> [What you should do]
Look below for the line containing "What OpenSCAD source"; from there through the line containing "hole_z = 88.3; // [87:0.1:89.5]", both lines included, please set down each line exactly and nothing else.

### Data extract ###

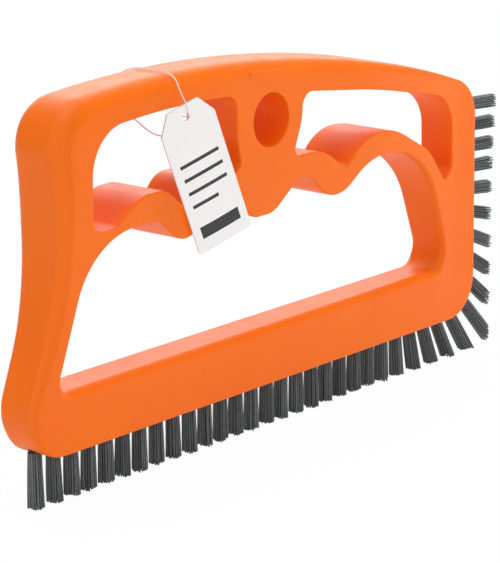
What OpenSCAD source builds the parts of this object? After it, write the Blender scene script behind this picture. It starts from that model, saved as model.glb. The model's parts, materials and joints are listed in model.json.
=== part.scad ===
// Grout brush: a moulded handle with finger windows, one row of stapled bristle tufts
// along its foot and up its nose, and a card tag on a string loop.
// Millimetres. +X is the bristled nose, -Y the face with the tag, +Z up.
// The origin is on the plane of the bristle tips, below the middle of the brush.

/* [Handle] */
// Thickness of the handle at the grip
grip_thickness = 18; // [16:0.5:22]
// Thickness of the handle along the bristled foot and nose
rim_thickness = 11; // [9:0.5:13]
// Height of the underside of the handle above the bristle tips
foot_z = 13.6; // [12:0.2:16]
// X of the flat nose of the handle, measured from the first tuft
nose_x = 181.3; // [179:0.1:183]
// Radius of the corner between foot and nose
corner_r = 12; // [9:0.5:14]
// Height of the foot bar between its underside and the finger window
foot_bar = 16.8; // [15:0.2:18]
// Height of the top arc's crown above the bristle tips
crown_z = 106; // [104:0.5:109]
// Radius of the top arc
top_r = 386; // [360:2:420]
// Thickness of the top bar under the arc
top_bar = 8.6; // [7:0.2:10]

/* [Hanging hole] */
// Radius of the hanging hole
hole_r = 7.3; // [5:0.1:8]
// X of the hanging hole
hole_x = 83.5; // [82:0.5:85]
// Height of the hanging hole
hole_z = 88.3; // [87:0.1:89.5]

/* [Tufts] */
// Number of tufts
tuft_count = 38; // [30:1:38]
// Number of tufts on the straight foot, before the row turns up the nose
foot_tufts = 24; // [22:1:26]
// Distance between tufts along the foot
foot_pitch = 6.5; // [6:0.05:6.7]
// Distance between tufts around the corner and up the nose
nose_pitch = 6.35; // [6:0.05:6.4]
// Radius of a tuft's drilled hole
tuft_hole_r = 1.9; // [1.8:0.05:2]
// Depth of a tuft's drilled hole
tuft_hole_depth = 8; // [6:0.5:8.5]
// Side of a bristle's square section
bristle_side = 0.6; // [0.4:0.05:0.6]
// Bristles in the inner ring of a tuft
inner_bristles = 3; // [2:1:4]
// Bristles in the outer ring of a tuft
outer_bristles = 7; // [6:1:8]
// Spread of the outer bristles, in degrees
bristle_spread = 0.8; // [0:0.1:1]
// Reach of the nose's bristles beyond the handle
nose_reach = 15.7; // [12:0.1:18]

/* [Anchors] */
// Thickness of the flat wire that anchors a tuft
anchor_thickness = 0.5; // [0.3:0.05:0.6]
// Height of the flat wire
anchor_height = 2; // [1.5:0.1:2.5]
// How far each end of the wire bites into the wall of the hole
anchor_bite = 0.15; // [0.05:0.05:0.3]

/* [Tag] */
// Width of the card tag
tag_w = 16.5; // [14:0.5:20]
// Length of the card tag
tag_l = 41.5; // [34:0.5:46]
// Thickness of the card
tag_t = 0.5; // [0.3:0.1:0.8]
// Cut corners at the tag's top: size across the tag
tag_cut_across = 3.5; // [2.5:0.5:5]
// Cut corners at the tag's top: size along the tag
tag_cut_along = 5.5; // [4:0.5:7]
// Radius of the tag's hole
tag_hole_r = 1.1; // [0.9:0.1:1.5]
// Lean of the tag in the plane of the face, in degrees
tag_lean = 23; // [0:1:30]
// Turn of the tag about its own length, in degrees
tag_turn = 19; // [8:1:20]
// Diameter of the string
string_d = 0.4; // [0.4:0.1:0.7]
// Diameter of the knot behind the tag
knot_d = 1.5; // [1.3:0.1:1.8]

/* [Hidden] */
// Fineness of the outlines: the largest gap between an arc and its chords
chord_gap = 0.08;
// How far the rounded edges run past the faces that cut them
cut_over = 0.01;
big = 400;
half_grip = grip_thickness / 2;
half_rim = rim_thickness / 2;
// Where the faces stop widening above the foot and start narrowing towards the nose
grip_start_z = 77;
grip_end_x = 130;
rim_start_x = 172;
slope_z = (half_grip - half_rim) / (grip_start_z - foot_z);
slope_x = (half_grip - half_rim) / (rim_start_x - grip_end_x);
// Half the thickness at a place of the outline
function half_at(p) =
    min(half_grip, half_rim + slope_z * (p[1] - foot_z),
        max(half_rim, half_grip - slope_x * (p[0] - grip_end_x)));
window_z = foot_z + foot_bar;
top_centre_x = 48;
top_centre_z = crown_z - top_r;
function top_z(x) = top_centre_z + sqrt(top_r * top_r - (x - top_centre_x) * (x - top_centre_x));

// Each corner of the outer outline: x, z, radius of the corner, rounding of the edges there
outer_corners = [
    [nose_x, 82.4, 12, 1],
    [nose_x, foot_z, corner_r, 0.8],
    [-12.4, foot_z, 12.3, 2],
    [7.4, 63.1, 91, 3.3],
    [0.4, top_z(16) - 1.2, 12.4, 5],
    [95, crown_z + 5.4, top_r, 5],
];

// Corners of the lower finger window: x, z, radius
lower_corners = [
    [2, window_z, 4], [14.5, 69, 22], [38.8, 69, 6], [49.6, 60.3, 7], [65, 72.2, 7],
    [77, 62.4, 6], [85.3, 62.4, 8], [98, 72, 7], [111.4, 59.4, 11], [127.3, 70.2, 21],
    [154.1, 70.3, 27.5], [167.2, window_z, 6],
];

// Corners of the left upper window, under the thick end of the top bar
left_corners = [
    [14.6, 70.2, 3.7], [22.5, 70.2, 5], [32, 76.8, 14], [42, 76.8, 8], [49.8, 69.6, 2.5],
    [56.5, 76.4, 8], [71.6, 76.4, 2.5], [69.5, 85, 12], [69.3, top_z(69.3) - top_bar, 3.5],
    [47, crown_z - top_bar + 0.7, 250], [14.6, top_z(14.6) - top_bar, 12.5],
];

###
### Data extract ###

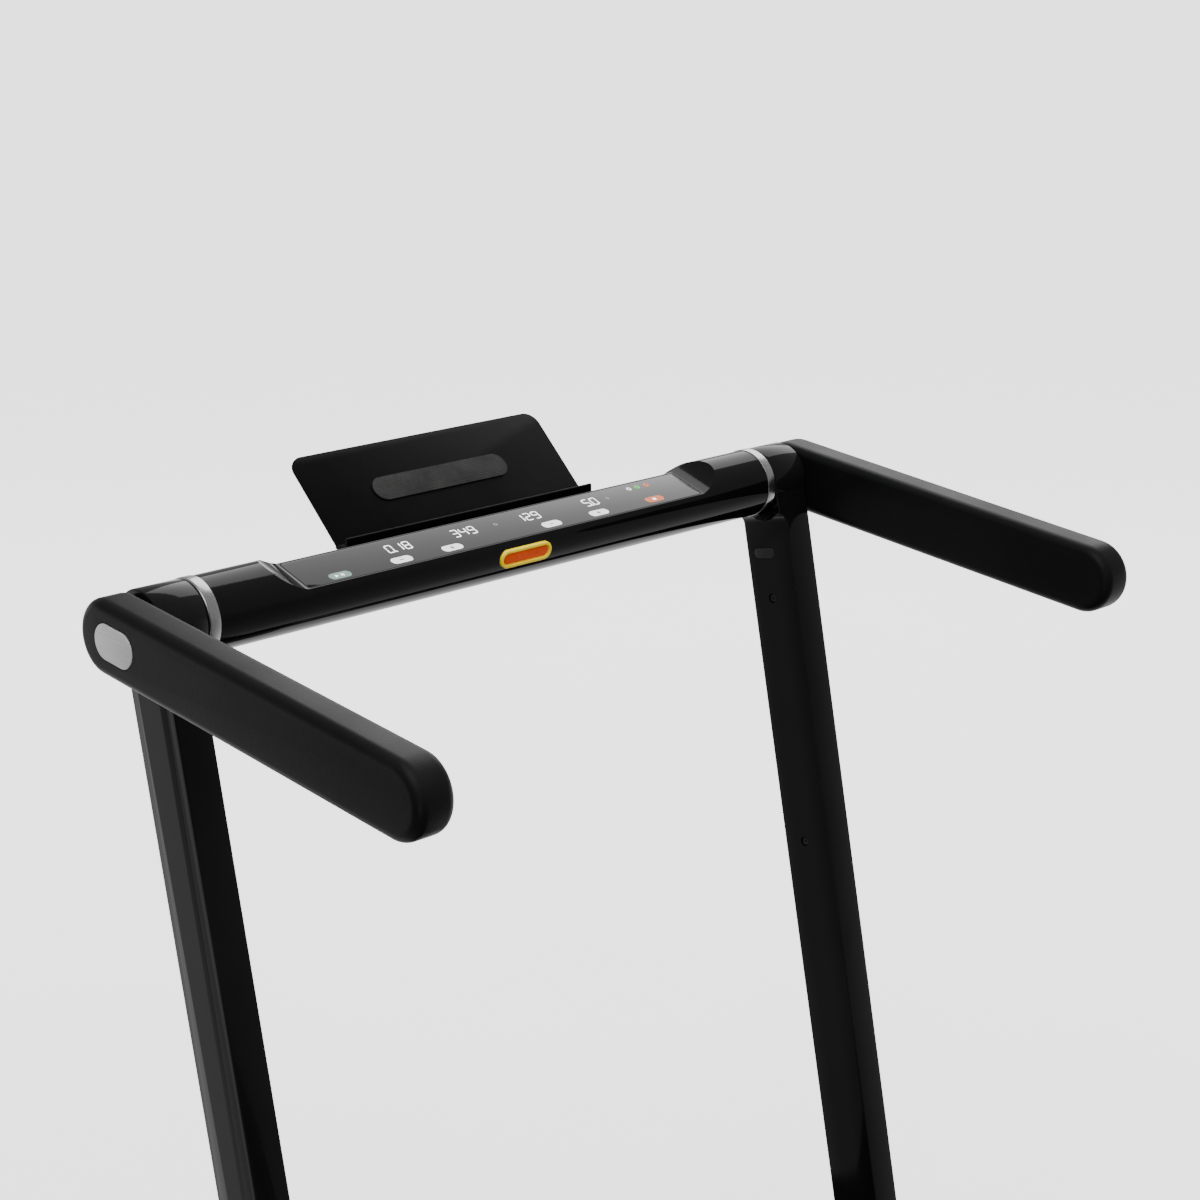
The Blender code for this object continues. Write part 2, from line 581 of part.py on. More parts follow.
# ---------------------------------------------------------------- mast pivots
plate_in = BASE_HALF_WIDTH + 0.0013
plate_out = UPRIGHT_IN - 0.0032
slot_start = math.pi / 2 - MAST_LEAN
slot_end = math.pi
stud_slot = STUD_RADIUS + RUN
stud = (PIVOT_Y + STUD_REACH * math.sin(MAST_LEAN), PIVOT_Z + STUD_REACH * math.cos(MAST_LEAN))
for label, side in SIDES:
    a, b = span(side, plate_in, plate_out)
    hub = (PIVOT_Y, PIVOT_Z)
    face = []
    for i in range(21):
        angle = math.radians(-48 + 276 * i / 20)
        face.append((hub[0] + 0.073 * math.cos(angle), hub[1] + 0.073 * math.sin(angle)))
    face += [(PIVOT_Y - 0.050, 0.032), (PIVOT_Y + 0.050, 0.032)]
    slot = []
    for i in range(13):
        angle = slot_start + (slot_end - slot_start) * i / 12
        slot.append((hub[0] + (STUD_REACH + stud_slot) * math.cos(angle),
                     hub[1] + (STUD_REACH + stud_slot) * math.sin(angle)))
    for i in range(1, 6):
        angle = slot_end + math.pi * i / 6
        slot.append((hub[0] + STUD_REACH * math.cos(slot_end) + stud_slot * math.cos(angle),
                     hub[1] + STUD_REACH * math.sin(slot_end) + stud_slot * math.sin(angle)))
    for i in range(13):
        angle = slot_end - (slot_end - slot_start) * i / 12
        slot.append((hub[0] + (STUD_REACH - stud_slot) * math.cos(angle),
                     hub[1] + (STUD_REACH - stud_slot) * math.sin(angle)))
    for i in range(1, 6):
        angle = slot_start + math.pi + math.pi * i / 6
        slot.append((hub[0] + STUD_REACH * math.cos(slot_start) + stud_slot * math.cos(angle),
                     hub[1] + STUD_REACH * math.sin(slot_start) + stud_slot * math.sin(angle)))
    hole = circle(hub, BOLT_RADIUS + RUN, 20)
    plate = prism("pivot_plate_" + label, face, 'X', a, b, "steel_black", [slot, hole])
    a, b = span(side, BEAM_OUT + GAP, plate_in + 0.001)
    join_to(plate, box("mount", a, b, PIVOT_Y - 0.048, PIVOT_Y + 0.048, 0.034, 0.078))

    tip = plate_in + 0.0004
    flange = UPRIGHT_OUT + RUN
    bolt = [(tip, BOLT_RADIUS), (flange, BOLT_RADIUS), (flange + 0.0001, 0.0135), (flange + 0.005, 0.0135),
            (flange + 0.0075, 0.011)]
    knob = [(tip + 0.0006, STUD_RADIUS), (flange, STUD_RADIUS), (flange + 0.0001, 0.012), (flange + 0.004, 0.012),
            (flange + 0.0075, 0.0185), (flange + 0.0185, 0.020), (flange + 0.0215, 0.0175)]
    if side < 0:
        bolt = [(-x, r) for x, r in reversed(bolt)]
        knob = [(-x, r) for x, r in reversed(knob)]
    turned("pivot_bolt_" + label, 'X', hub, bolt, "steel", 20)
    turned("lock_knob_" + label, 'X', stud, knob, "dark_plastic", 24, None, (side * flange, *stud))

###

> [Exercise solution]
What OpenSCAD source builds the parts of this object? After it, write the Blender scene script behind this picture. It starts from that model, saved as model.glb. The model's parts, materials and joints are listed in model.json.
=== part.scad ===
// Grout brush: a moulded handle with finger windows, one row of stapled bristle tufts
// along its foot and up its nose, and a card tag on a string loop.
// Millimetres. +X is the bristled nose, -Y the face with the tag, +Z up.
// The origin is on the plane of the bristle tips, below the middle of the brush.

/* [Handle] */
// Thickness of the handle at the grip
grip_thickness = 18; // [16:0.5:22]
// Thickness of the handle along the bristled foot and nose
rim_thickness = 11; // [9:0.5:13]
// Height of the underside of the handle above the bristle tips
foot_z = 13.6; // [12:0.2:16]
// X of the flat nose of the handle, measured from the first tuft
nose_x = 181.3; // [179:0.1:183]
// Radius of the corner between foot and nose
corner_r = 12; // [9:0.5:14]
// Height of the foot bar between its underside and the finger window
foot_bar = 16.8; // [15:0.2:18]
// Height of the top arc's crown above the bristle tips
crown_z = 106; // [104:0.5:109]
// Radius of the top arc
top_r = 386; // [360:2:420]
// Thickness of the top bar under the arc
top_bar = 8.6; // [7:0.2:10]

/* [Hanging hole] */
// Radius of the hanging hole
hole_r = 7.3; // [5:0.1:8]
// X of the hanging hole
hole_x = 83.5; // [82:0.5:85]
// Height of the hanging hole
hole_z = 88.3; // [87:0.1:89.5]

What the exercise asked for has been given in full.